Greg Dyke on Broadcasting

Freeview's growth and lure of ad sales poses threat to BSkyB

Logically, the runaway success of Freeview - more than half-a-million boxes were sold in November alone - should result in a series of digital-television channels giving up their current pay status and instead taking their chance with the advertising market.

Logically, the runaway success of Freeview - more than half-a-million boxes were sold in November alone - should result in a series of digital-television channels giving up their current pay status and instead taking their chance with the advertising market.

Switching from "pay" to "free to air" would mean an immediate financial penalty for a digital channel as it would lose the subscription income it receives from BSkyB and the cable companies although the channel would still be available in all "pay" homes. However, to counter this the channel would immediately be available in an additional six million homes - five million with Freeview and another million former BSkyB homes where people still have satellite dishes and boxes but have rejected the pay services. Logic says such a move should bring a significant increase in advertising revenue.

So the financial calculation for a channel owner is a simple one. Once the projected increase in ad revenue is higher than the known loss in subscription income, the channel would switch to "free to air".

Given the rate at which Freeview is growing it would seem odds-on that a number of channels would be considering switching this year. But with two major exceptions this is not likely to happen; the possible exceptions being E4 and ITV2. To understand why requires knowing how the British television advertising market works, and that's far from easy.

Buying and selling television advertising in Britain has always been a black art which both buyers and sellers have made ridiculously complicated. Trying to understand it, let alone explain it to others, has always been difficult. Years ago when I worked for the long-departed TVS - the ITV franchisee for the South of England - it was always impossible to explain why we did so well in advertising revenue given that we had the lowest ratings on the network. Nobody believed us when we told them that the lower your ratings the higher your advertising income. It was all about being the ITV franchisee in a comparatively rich area where people disproportionately watched the BBC and, as a result, saw fewer adverts on television. It was classic supply-and-demand economics with demand for eyeballs who watched advertiser-funded television outstripping the supply.

When I was director general of the BBC, I always doubted whether Charles Allen, ITV's chief executive, fully understood the system when he kept complaining about the BBC's share of viewing going up compared with ITV's. These days ITV is losing audience share to other commercial channels. What Charles has discovered is that that is a far worse story for ITV than losing share to the BBC, which of course carries no ads.

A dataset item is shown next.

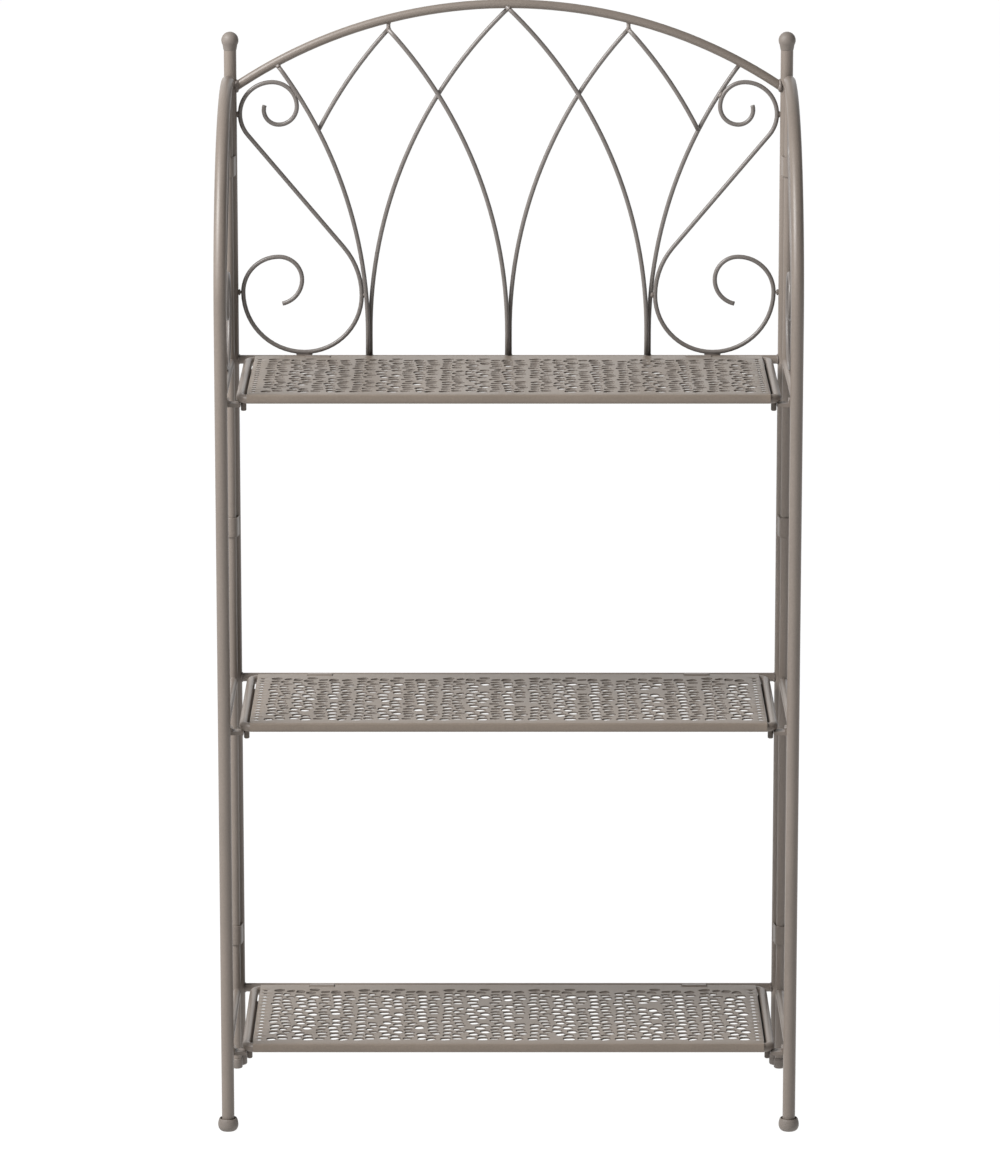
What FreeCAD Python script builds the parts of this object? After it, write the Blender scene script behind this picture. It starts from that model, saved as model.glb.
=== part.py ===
"""Folding three-tier etagere in bent steel tube: a back frame with lancet tracery, two hinged side frames and
three perforated shelves that fold up. Millimetres, +Z up, the front faces -Y, the origin is on the floor below
the middle of the whole piece."""

import FreeCAD, Part
import math
import os
import random

V = FreeCAD.Vector

# Stock
leg_radius = 7.0            # legs and rear posts
bar_radius = 5.0            # arch, crossbars, rails, hinge uprights and shelf frames
wire_radius = 2.5           # tracery and scrolls
pin_radius = 1.5            # short joining pins beside the scrolls
strap_thickness = 1.5       # bent hinge straps and loops
sheet_thickness = 2.0
lip_thickness = 1.2
lug_thickness = 4.0

# Fits
running_clearance = 0.3     # hinge strap round the bar that turns in it
plug_clearance = 0.15       # cap on its tube
seat_gap = 0.3              # shelf frame above its lug
wire_gap = 0.2              # between the two layers of tracery
weld_gap = 1.0              # scroll beside what its pins join it to
volute_gap = 1.4            # volute of a back scroll beside the lancet, seen from the front
curl_gap = 0.5              # curl of a back scroll beside the lancet, seen from the front
scroll_rise = 9.0           # top of a back scroll above the ends of the arch

# Plan
leg_spacing = 627.0         # between the front legs
post_inset = 2.5            # rear post inside the line of its front leg
leg_to_post = 250.0         # front leg to rear post
hinge_setback = 15.5        # rear post to the upright that turns in front of it

# Heights
shelf_bottom_height = 92.0  # middle of the lowest shelf's tube
shelf_pitch = 369.0
shelf_count = 3
side_arc_height = 1147.0    # top of the side frame, at the middle of its tube
leg_end = 2.0               # bent leg past the upright, before its chamfered end
leg_end_chamfer = 3.0
post_height = 1181.0        # where the finial sits
arch_drop = 45.0            # ends of the arch below the top of the posts, at the middle of its tube
arch_rise = 97.0            # crown above its ends
rail_drop = 1.0             # side rail below the shelf's tube

# Tracery
lancet_spacing = 157.0      # between the feet of the lancets
lancet_straight = 30.0      # straight foot below the curve
branch_cross_share = 0.95   # where branch and middle lancet cross, of where that lancet ends

# Scrolls: a curl, a straight back and a volute, as the angle that each bend turns, its radius as a share of the
# volute's largest one, and a name for the place where it ends
scroll_angles = (109, 90, 25, 65, 90, 40, 0, -40, -90, -90, -90, -90, -78)
scroll_radius_shares = (0.24, 0.30, 0.40, 0.40, 0.53, 0.53, 0.0, 1.24, 0.95, 1.0, 0.59, 0.38, 0.41)
scroll_places = (
    "hook", "curl_base", "curl_front", "curl_top", "curl_back", "curl_end", "straight_end",
    "volute_front", "volute_base", "volute_back", "volute_top", "eye_front", "tip",
)
back_straight_share = 2.43  # straight back, of that radius
side_scroll_share = 0.2     # largest radius, of the height between the top rail and the bent leg
side_straight_share = 2.43

# Shelf
shelf_side_gap = 8.5        # between the shelf's side tube and the leg
shelf_setback = 13.0        # shelf's front tube behind the front legs
shelf_corner_radius = 11.0
hinge_gap = 1.5             # shelf's rear tube in front of the crossbar
sheet_slot = 2.5            # open slot beside the shelf's side tubes
sheet_rise = 4.8            # middle of the sheet above the middle of the tube
sheet_lap = 1.5             # sheet behind the middle of the rear tube
lip_drop = 4.0              # lower edge of the folded lip below the middle of the front tube
strap_place_share = 0.733   # of the way from the middle to the shelf's side tube
strap_width = 28.0
strap_seat_radius = 2.8     # inside of the strap's rear end, which the crossbar cuts off
strap_side_gap = 1.0        # sheet beside the strap

# Pierced pattern of the sheet
hole_columns = 15
hole_rows = 5
sheet_border = 12.0
ligament = 9.0
hole_jitter_share = 0.42    # of the ligament
brick_share = 0.25
pattern_seed = 5

# Rest lugs and locating pegs
lug_setback = 8.0           # lug behind the shelf's front tube
lug_width = 14.0
lug_overlap = 5.0           # lug under the shelf's side tube
lug_weld = 1.0              # lug's upright flange past the rail's side
peg_radius = 2.4
peg_inset = 3.5             # peg inside the middle of the side tube
peg_drop = 19.0             # peg below the middle of the shelf's tube

# Side frame hinge loops
loop_height = 22.0
bottom_loop_level = 160.0   # middle of each rear post's lowest loop
middle_loop_level = 640.0
top_loop_level = 1052.0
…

What is certain is that for a minority channel, increasing your ratings by 50 per cent doesn't necessarily mean your revenue goes up by the same amount, and that's the problem many small channels would face if they switched to becoming "free to air". Logically, increasing the number of homes receiving a channel by nearly 60 per cent should mean increasing your revenue by the same sort of amount, but the advertising market doesn't work like that.

First of all, the people buying Freeview boxes tend to be older and less attractive to advertisers, but the real issue is that the advertising market is about clout, which is why the big boys can charge so much more for their ads than those without size or a unique selling proposition. It's why ITV and Channel 4 sell at such a large premium compared to Five, UK Gold or Sky One.

This explains why only two channels are even considering giving up being pay channels and becoming funded by advertising only - ITV2 and E4. The reason they might do it is that both are linked to bigger channels and sold by sales forces with real clout in the advertising market place.

Eight weeks ago ITV postponed taking the crucial decision of whether or not to follow the lead set by the BBC 18 months ago and take all its services unencrypted and away from the BSkyB system, but it now looks like ITV is going to do it. Its complaint last week to Ofcom that BSkyB was trying to overcharge it for the same regionalisation service the BBC uses suggests it is ready to bite the bullet. If it does, then ITV2 will almost inevitably become a free-to-air channel just as the recently launched ITV3 already is. If this happens BSkyB's basic package will look increasingly flimsy.

Why is Germaine sleeping with 'Big Brother'?

I am not a great fan of Big Brother, although I must admit my kids still watch it. I enjoyed the first series but year by year feel it has got increasingly seedy in a desperate effort to maintain viewers' interest. By complete chance I watched the fight on the last series, which I felt was manipulative television at its very worst. So I was surprised to read in the Daily Star last week that I had been lined up as a possible contestant for Celebrity Big Brother. When the article was drawn to my attention - I am not a regular Star reader - my first thought was how desperate are the producers if they are having to get down to my level? But as I knew I hadn't been approached, I quickly dismissed the article as something made up by the Star, not an unknown occurrence I'm sure. However, it did get me thinking; who in their right mind would want to be a contestant? I can't think of anything I would like to do less. Why would anyone want to suffer such ritual humiliation? I admire Germaine Greer for taking part to raise money for her rainforest, but rather her than me.